Late Season Lifeline for Red Snapper Anglers

Late Season Lifeline for Red Snapper Anglers
This fishing year has been a whirlwind of late-arriving cold fronts, dirty water, unseasonal wind patterns, strong currents, and last minute season changes. Everything that the avid offshore angler has had to deal with has made for a tough season thus far. Now don't get me wrong, there have been some of those magical days mixed in but, the challenges have been many. July was probably the most challenging considering that we were unable to keep red snapper and greater amberjack for the entire month. Our saving grace was the start of the long-awaited Gulf shrimping season in mid-July that brought with it the blackfin tuna and cobia.

Much of this season has seen many of us scratching our heads in the morning trying to put together a game plan that includes something other than kingfish. I personally raised the bar on vermillion and gray snapper and I spent more time targeting near-shore bull redfish and sharks than I ever have in the middle of the summer.

August brought back the amberjack and better weather that allowed us to make the longer runs necessary to chase them. This reopening of the amberjack season along with more seasonal weather restored some desperately-needed normalcy to our daily routine. Being able to predict conditions and having target species back on the program will make any fishing trip more successful, as well as more enjoyable for everyone on the boat.
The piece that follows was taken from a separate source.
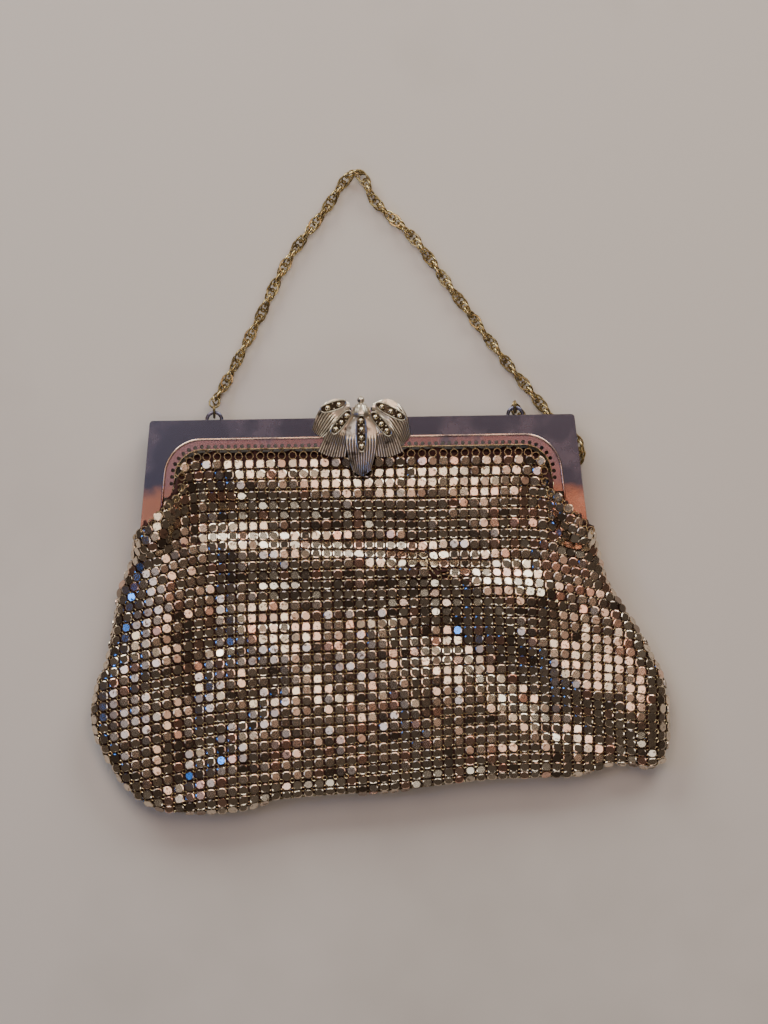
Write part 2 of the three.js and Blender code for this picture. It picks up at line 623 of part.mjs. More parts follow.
// The raised bar that holds a petal's stones
function stoneStrip(row) {
  const from = new THREE.Vector2(row.fromX, row.fromY).multiplyScalar(ORNAMENT_WIDTH);
  const to = new THREE.Vector2(row.toX, row.toY).multiplyScalar(ORNAMENT_WIDTH);
  const turn = Math.atan2(to.y - from.y, to.x - from.x);
  const half = STRIP_WIDTH / 2;
  const length = from.distanceTo(to);
  const outline = [
    ...circlePoints(length - half / 2, 0, half, 6, -Math.PI / 2, Math.PI / 2),
    ...circlePoints(half / 2, 0, half, 6, Math.PI / 2, 1.5 * Math.PI)
  ];
  const low = ORNAMENT_LOW;
  const settings = { depth: stripTop(row) - low, bevelEnabled: false };
  return new THREE.ExtrudeGeometry(new THREE.Shape(outline), settings)
    .rotateZ(turn).translate(from.x, from.y, low);
}

// Middles of a petal's stones, on the top of its strip
function stonePlaces(row) {
  return Array.from({ length: row.stones }, (_, i) => {
    const share = (i + 0.5) / row.stones;
    return new THREE.Vector3(
      THREE.MathUtils.lerp(row.fromX, row.toX, share) * ORNAMENT_WIDTH,
      THREE.MathUtils.lerp(row.fromY, row.toY, share) * ORNAMENT_WIDTH,
      stripTop(row)
    );
  });
}

// The arm that wraps over the frame's top edge down to the hinge barrel
function claspLeg() {
  const low = CLASP_PIVOT_OUT - BARREL_RADIUS;
  const high = CLASP_PIVOT_OUT + BARREL_RADIUS;
  const outline = [
    ...circlePoints(CLASP_PIVOT_OUT, -CLASP_PIVOT_BACK, BARREL_RADIUS, 8, Math.PI, 2 * Math.PI),
    new THREE.Vector2(high, ORNAMENT_LOW + ORNAMENT_SHEET),
    new THREE.Vector2(low, ORNAMENT_LOW + ORNAMENT_SHEET)
  ];
  const bore = new THREE.Path(circlePoints(CLASP_PIVOT_OUT, -CLASP_PIVOT_BACK, CLASP_PIN_RADIUS + GAP, 8));
  return sideways(outline, -CLASP_LEG / 2, CLASP_LEG, [bore]);
}

// The bell collar, neck and ball at the top of the ornament
function claspFinial() {
  const low = CLASP_PIVOT_OUT - BARREL_RADIUS;
  const middle = ORNAMENT_LOW + ORNAMENT_SHEET + TIER_RISE;
  const collar = new THREE.CylinderGeometry(COLLAR_WIDTH / 4, COLLAR_WIDTH / 2, COLLAR_HEIGHT, 12)
    .scale(1, 1, COLLAR_FLATNESS).translate(0, low + COLLAR_HEIGHT / 2, middle);
  const neck = new THREE.CylinderGeometry(NECK_RADIUS, NECK_RADIUS, NECK_LENGTH, 8)
    .translate(0, low + COLLAR_HEIGHT, middle);
  const ball = new THREE.SphereGeometry(BALL_RADIUS, 10, 8)
    .translate(0, low + COLLAR_HEIGHT + BALL_RISE, middle);
  return [collar, neck, ball];
}

// The round plate at the back from which the petals and the finial grow
function claspHub() {
  const radius = HUB_RADIUS * ORNAMENT_WIDTH;
  return new THREE.CylinderGeometry(radius, radius, ORNAMENT_SHEET, 16)
    .rotateX(Math.PI / 2)
    .translate(0, 0, ORNAMENT_LOW + ORNAMENT_SHEET / 2);
}

function claspShell() {
  const leaves = [...PETALS.flatMap(fan), ...PETALS.map(stoneStrip)];
  const body = fuse([claspHub(), ...leaves, claspLeg(), ...claspFinial()]);
  const radius = STONE_RADIUS + STONE_CLEARANCE;
  const sockets = PETALS.flatMap(stonePlaces).map((p) => solid(
    new THREE.CylinderGeometry(radius, radius, 2 * SOCKET_DEPTH, 8)
      .rotateX(Math.PI / 2).translate(p.x, p.y, p.z)));
  return sockets.reduce((whole, socket) => whole.subtract(socket), body).simplify(SLIVER);
}

// A cut stone: eight crown facets round a flat table
function stone() {
  const girdle = [STONE_RADIUS, STONE_CROWN / 3];
  const table = [STONE_RADIUS / 2, STONE_CROWN];
  const profile = [[0, 0], girdle, table, [0, STONE_CROWN]].map(([r, h]) => new THREE.Vector2(r, h));
  return new THREE.LatheGeometry(profile, 8).rotateX(Math.PI / 2);
}

function claspPin() {
  const reach = CLASP_LEG / 2 + GAP + LUG_THICKNESS + GAP;
  const head = CLASP_PIN_RADIUS + GAP + SOLDER;
  return headedPin(-reach - RIVET_HEAD, reach + RIVET_HEAD, CLASP_PIN_RADIUS, head, RIVET_HEAD);
}

function named(name, geometry, material) {
  const mesh = new THREE.Mesh(geometry, material);
  mesh.name = name;
  return mesh;
}

const purse = new THREE.Group();

const frame = new THREE.Group();
frame.position.set(0, FRAME_TOP, MID_Z);
frame.add(named('frame_front', geometryOf(frameFront()), STEEL));
frame.add(named('frame_back', geometryOf(frameBack()), STEEL));
frame.add(named('hinge_pin_left', hingePin(-1), STEEL));
frame.add(named('hinge_pin_right', hingePin(1), STEEL));
[['jump_ring_left', BAIL_LEFT_X], ['jump_ring_right', BAIL_RIGHT_X]].forEach(([name, x]) => {
  const ring = named(name, jumpRing(), BRASS);
  ring.position.set(x, BAIL_RISE + GAP, -BAIL_DROP_BACK - GAP);
  frame.add(ring);
});
purse.add(frame);

const clasp = new THREE.Group();
clasp.position.set(ORNAMENT_X, 0, 0);
clasp.add(named('clasp_shell', geometryOf(claspShell()), SILVER));
PETALS.flatMap(stonePlaces).forEach((place, i) => {
  const gem = named(`stone_${String(i + 1).padStart(2, '0')}`, stone(), STONE);
  gem.position.set(place.x, place.y, place.z - SOCKET_DEPTH + STONE_CLEARANCE);
  clasp.add(gem);
});
const pin = named('clasp_pin', claspPin(), STEEL);
pin.position.set(0, CLASP_PIVOT_OUT, -CLASP_PIVOT_BACK);
clasp.add(pin);
frame.add(clasp);

const bag = named('mesh_bag', meshBag(), PLATES);
bag.position.set(0, FRAME_TOP, 0);
purse.add(bag);
purse.add(named('chain', chainTube(), BRASS));

export default purse;
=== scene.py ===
"""Looks of a metal mesh purse lying on its back.

It has a mesh of small plates, a pressed mouth frame, a rope chain and a petal clasp.
"""

import logging
import math
from dataclasses import dataclass
from enum import Enum

import bpy
import numpy as np
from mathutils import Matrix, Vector


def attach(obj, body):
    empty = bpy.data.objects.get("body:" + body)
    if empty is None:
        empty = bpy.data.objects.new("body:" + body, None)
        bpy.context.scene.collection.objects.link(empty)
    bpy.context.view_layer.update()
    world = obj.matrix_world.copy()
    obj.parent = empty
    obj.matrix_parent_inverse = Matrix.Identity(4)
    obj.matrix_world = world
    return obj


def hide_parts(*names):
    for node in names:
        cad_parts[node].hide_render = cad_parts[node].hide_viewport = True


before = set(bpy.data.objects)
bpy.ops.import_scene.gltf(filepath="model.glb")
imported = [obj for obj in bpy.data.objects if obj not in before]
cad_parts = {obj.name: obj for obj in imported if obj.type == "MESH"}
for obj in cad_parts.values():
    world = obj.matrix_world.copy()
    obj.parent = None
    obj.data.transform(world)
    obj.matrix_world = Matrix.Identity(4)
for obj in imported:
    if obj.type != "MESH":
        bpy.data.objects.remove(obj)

LOG = logging.getLogger("purse")
MM = 0.001
# Height of the frame's top edge above the origin, along Y
FRAME_TOP = 85.0
Number = float | np.ndarray


class Body(Enum):
    """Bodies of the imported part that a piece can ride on."""

    PURSE = "purse"
    CLASP = "clasp"


class Slot(Enum):
    """Material slots of the record."""

    FRAME = "frame_metal"
    PLATE = "plate_metal"
    CHAIN = "chain_metal"
    CLASP = "clasp_metal"
    STONE = "clasp_stone"


class Side(Enum):
    """The two sides of the bag."""

    FRONT = 1
    BACK = -1


# Small helpers


def linear(code: str) -> tuple[float, float, float, float]:
    """Turns an sRGB colour code into a linear colour.

    Args:
        code: Colour as six hexadecimal digits after a hash sign.

    Returns:
        Linear red, green and blue with full alpha.
    """
    parts = [int(code[i : i + 2], 16) / 255 for i in (1, 3, 5)]
    made = [c / 12.92 if c <= 0.04045 else ((c + 0.055) / 1.055) ** 2.4 for c in parts]
    return (made[0], made[1], made[2], 1.0)


def lerp(low: Number, high: Number, share: Number) -> Number:
    """Goes from one value to another.

    Args:
        low: Value at share 0.
        high: Value at share 1.
        share: How far to go.

    Returns:
        The value between the two.
    """
    return low + (high - low) * share


def smooth(value: Number) -> Number:
    """Eases a value between 0 and 1.

    Args:
        value: Number or array, clipped to 0 and 1.

    Returns:
        The eased value.
    """
    t = np.clip(value, 0, 1)
    return t * t * (3 - 2 * t)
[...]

As we continue to work our way through the rest of summer I personally enjoy the more stable weather and calmer seas that September brings. Right now, over the next sixty or so days, is absolutely the most enjoyable time of year for me. Everything we have waited for is here. All of the migratory species are here and will stay with us until the first real cold fronts begin to drop our water temperatures.

The fishing pressure on some of the more popular spots is much lower in September and these areas will begin to become more predictable. I begin to see increasingly fewer boats, to the point that I sometimes wonder if I'm the only person on the water. The days are starting to get a little shorter and the mid-day temperatures aren't as brutal as they were just a month ago. About the only thing missing is the ability to enjoy the red snapper fishery that we have sacrificed so much to aid in recovery.

Well not so fast! Just so happens, that in a few short weeks we will be able to do just that. Back in June the Bench Mark Stock Assessment (Fish Count) finally came in and revealed what we had all suspected. The red snapper had recovered well beyond what the prior estimates were telling us. The new assessment allowed for an increase in red snapper harvest for this year. Being that the June season had already started and there was no ability to add it to that underway season, the Gulf Council set a one day meeting for July 17, 2013 to deal with the increase and set another season for early fall to finish out the increased quota. This meeting was still working with a degree of uncertainty on setting the season dates because the estimates on how many fish were landed in the June season were still not available. After much discussion and debating multiple options, the council decided to reopen fishing for red snapper on October 1, 2013.

Now I don't get excited about much these days when it comes to red snapper, but the aspect of fishing for them again in October has me rubbing my hands together and looking forward to the start. The opportunity to chase amberjack and red snapper in the same day is something that we haven't been able to do for a few years now. Even the fishing will be completely different. Unlike June, the fish will not be spawning. This should make a noticeable improvement for targeting the larger fish, for those that are willing to slow down and make the effort.

The best part about this current harvest increase and October season is that it will put fisherman back on the water. This late surge of fishing will greatly benefit not only the fishermen, but all the local business that rely on them. In these difficult financial times you will be hard pressed to find anyone that would complain about a late fall surge in our coastal economy.

Only time will tell how the weather will let us take advantage of the second red snapper season of the year but if it is anything like the first, it's going to be well worth the wait.